■ **SOURCE DATA**:
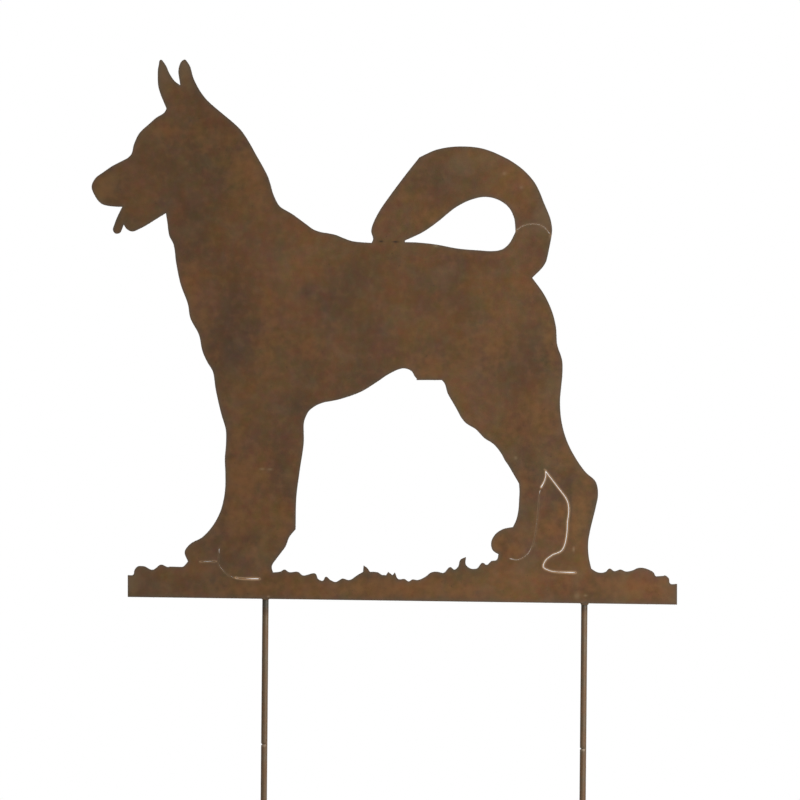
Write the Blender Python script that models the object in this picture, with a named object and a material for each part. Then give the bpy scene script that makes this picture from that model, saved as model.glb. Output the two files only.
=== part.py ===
# Garden dog: one flat steel sheet cut to a dog's silhouette on a ground strip with grass,
# held up by two round stakes behind the strip.
# Metres, +Z up. The dog looks towards -X, and the sheet's front face looks towards -Y.
# The origin is the middle of the strip's underside, where the sheet meets the soil.

import math

import bmesh
import bpy
from mathutils import Matrix, Vector
from mathutils.geometry import delaunay_2d_cdt

# Sheet
STRIP_LENGTH = 0.550
SHEET_THICKNESS = 0.002

# Cuts right through the sheet, which draw the far legs and the curl of the tail
WIDE_CUT = 0.0013
FINE_CUT = 0.0004

# Stakes: a rod welded behind the strip, and a pointed spike that plugs into its lower end
ROD_DIAMETER = 0.00635
LEFT_ROD_INSET = 0.1378         # rod's centre line from the strip's left end
RIGHT_ROD_INSET = 0.0926        # rod's centre line from the strip's right end
ROD_OVERLAP = 0.017             # how far the rod runs up behind the strip
ROD_REACH = 0.145               # from the strip's underside down to the joint
SPIKE_LENGTH = 0.150            # from the joint down to the tip
POINT_LENGTH = 0.022
TIP_DIAMETER = 0.0012
JOINT_CHAMFER = 0.0007
SOCKET_WALL = 0.0015            # left round the socket in the rod's lower end
PLUG_LENGTH = 0.010
PLUG_CLEARANCE = 0.00015        # round the plug
PLUG_END_CLEARANCE = 0.0010     # past the plug's end
STAKE_LEAN = math.radians(0.3)  # both feet stand off a little to +X

# Welds
WELD_LEG = 0.0014               # how far the bead spreads beside the rod
WELD_RUN_OUT = 0.0035           # how far it runs down the rod below the strip
WELD_SHOULDER = math.radians(10)    # the bead meets the rod this far in front of its widest line

# Touching pieces are drawn this far apart
TOUCHING_GAP = 0.0003

# Fineness
ROUND_SIDES = 24
CURVE_STEP = math.radians(7)    # a curve turns about this much from one point to the next
SAME_POINT = 1e-7

# The figure is drawn on a grid with u to the right and v down, about a millimetre a unit.
# These are the two ends of the strip's underside on that grid.
GRID_LEFT = Vector((127.7, 597.0))
GRID_RIGHT = Vector((677.1, 604.7))

# The outline goes round from the strip's left end. Each stretch is a smooth curve through its
# points, or straight runs from point to point, and a corner stands where two stretches meet.
CURVE = "curve"
STRAIGHT = "straight"

OUTLINE = [
    ("left end of the strip", STRAIGHT, [(127.7, 597), (127.7, 575.3)]),
    ("grass in front of the paw", CURVE, [
        (127.7, 575.3), (133.4, 574.4), (134.3, 570.5), (137.2, 566.7), (143, 566.1), (153.5, 569.6),
        (156.3, 567.7), (160.2, 564.8), (167.8, 567.1), (183.1, 566.7), (187.9, 561.5)]),
    ("front paw and foreleg", CURVE, [
        (187.9, 561.5), (184.7, 551.4), (188.9, 545.1), (202.3, 537.1), (212.8, 525.6), (221.4, 508.4),
        (225.2, 487.3), (224.8, 458.6), (225.8, 429.9), (221.4, 414.6), (215.7, 389.7), (212.8, 371.6)]),
    ("chest", CURVE, [(212.8, 371.6), (203.2, 353.4), (200.6, 337.5), (190.1, 315.5), (187.8, 304)]),
    ("throat", CURVE, [
        (187.8, 304), (180.5, 283.9), (175.7, 260), (173.3, 243.8), (169.4, 236.1), (167.5, 223.7),
        (165.8, 213.1)]),
    ("jaw", CURVE, [
        (165.8, 213.1), (151.8, 221.8), (140.4, 228.4), (130.8, 231.3), (126, 228.4), (123.7, 224.6)]),
    ("tongue", CURVE, [
        (123.7, 224.6), (122.2, 228.4), (119.7, 232.9), (114.8, 233.2), (113, 230.4), (114.4, 224.2),
        (117.6, 216), (122.2, 206.8)]),
    ("muzzle", CURVE, [
        (122.2, 206.8), (109.7, 206.1), (102.1, 204.1), (94.4, 195), (91.6, 186.4), (95.4, 178.1),
        (102.9, 172.4), (111.7, 166.3), (127.9, 157.7)]),
    ("forehead", CURVE, [
        (127.9, 157.7), (130.8, 154.8), (133.9, 144.3), (139.6, 132.8), (147.6, 125.2), (156, 117.8),
        (165.2, 111.2), (166.4, 108.5)]),
    ("left ear", CURVE, [
        (166.4, 108.5), (161.8, 97.4), (158.4, 86.9), (157.7, 76), (158.6, 65.3), (160.8, 59.7), (164.3, 63),
        (170, 74.4), (175.4, 81.7), (180.1, 85)]),
    ("right ear", CURVE, [
        (180.1, 85), (179, 66.8), (181.5, 61.4), (184.7, 59.5), (187.8, 62.6), (193.9, 79.2),
        (200.6, 91.7), (207.3, 100.3)]),
    ("nape", CURVE, [
        (207.3, 100.3), (222.6, 113.7), (240.8, 129.9), (255.1, 152.9), (267.6, 175.8), (276.2, 200.7),
        (280, 206.4)]),
    ("back", CURVE, [
        (280, 206.4), (292.4, 214.1), (306.8, 224.6), (313.5, 229.4), (335.5, 234.8), (351.5, 240.9),
        (371.6, 242.8)]),
    ("tail, up from its tip", CURVE, [
        (371.6, 242.8), (372.9, 240.1), (371.2, 231), (374.4, 220.4), (385.9, 201.3), (405, 175.5),
        (419.4, 157.3)]),
    ("tail, over and down to the rump", CURVE, [
        (419.4, 157.3), (433.7, 150.6), (447.1, 147.4), (462.4, 146.4), (481.6, 148.3), (500.7, 155.4),
        (519.8, 166.9), (535.1, 183.1), (543.8, 202.3), (552, 227.1), (552, 232.9)]),
    ("root of the tail", CURVE, [(552, 232.9), (548.5, 252), (545.7, 262.5), (532.3, 277.8)]),
    ("rump and hind leg", CURVE, [
        (532.3, 277.8), (542.8, 292.2), (552.4, 312.3), (556.2, 328.5), (557.1, 343.8), (562.3, 361.1),
        (562.3, 376.4), (560.1, 399.3), (561.1, 418.4), (566.4, 439.5), (576, 458.6), (585.6, 472),
        (596.1, 482.5), (598, 491.1), (595.1, 510.3), (590.4, 529.4), (588.4, 540.9), (589, 558.1),
        (591.3, 568.6)]),
    ("grass behind the dog", CURVE, [
        (591.3, 568.6), (598, 572.4), (605.7, 571.9), (609.5, 568.6), (614.3, 571.1), (621, 569.6),
        (625.7, 571.5), (632.4, 570.5), (638.2, 568), (648.7, 569.6), (653.5, 572.4), (656.4, 577.2),
        (665.9, 575.7), (668.8, 578.2), (670.1, 583.4), (677.1, 583.9)]),
    ("right end of the strip", STRAIGHT, [(677.1, 583.9), (677.1, 604.7)]),
    ("underside of the strip", STRAIGHT, [(677.1, 604.7), (127.7, 597)]),
]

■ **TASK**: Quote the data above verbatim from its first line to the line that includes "SHEET_THICKNESS = 0.002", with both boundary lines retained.

■ **SOLUTION FOR THIS EXERCISE**:
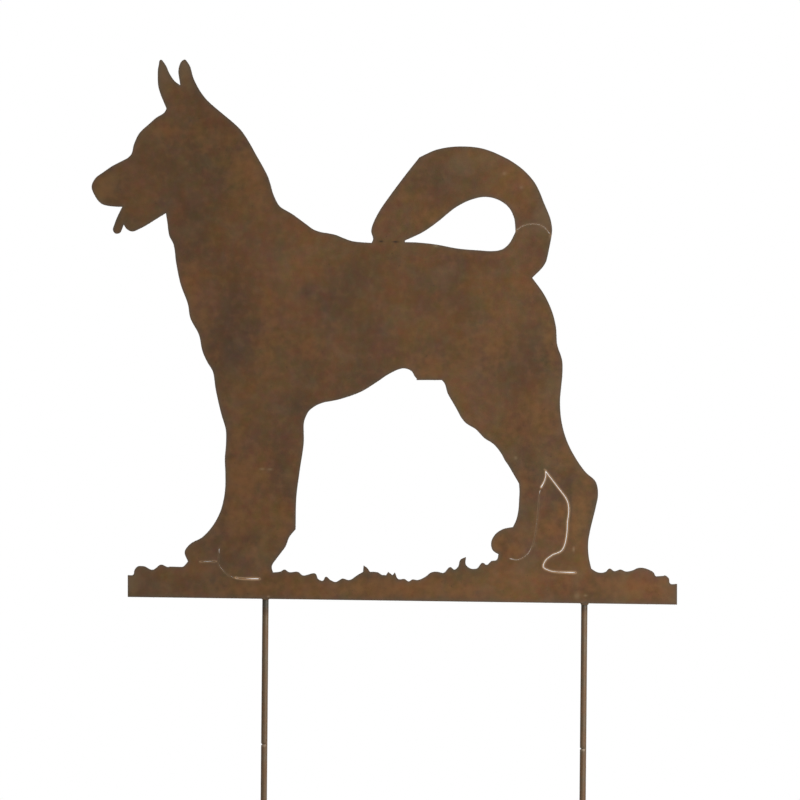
Write the Blender Python script that models the object in this picture, with a named object and a material for each part. Then give the bpy scene script that makes this picture from that model, saved as model.glb. Output the two files only.
=== part.py ===
# Garden dog: one flat steel sheet cut to a dog's silhouette on a ground strip with grass,
# held up by two round stakes behind the strip.
# Metres, +Z up. The dog looks towards -X, and the sheet's front face looks towards -Y.
# The origin is the middle of the strip's underside, where the sheet meets the soil.

import math

import bmesh
import bpy
from mathutils import Matrix, Vector
from mathutils.geometry import delaunay_2d_cdt

# Sheet
STRIP_LENGTH = 0.550
SHEET_THICKNESS = 0.002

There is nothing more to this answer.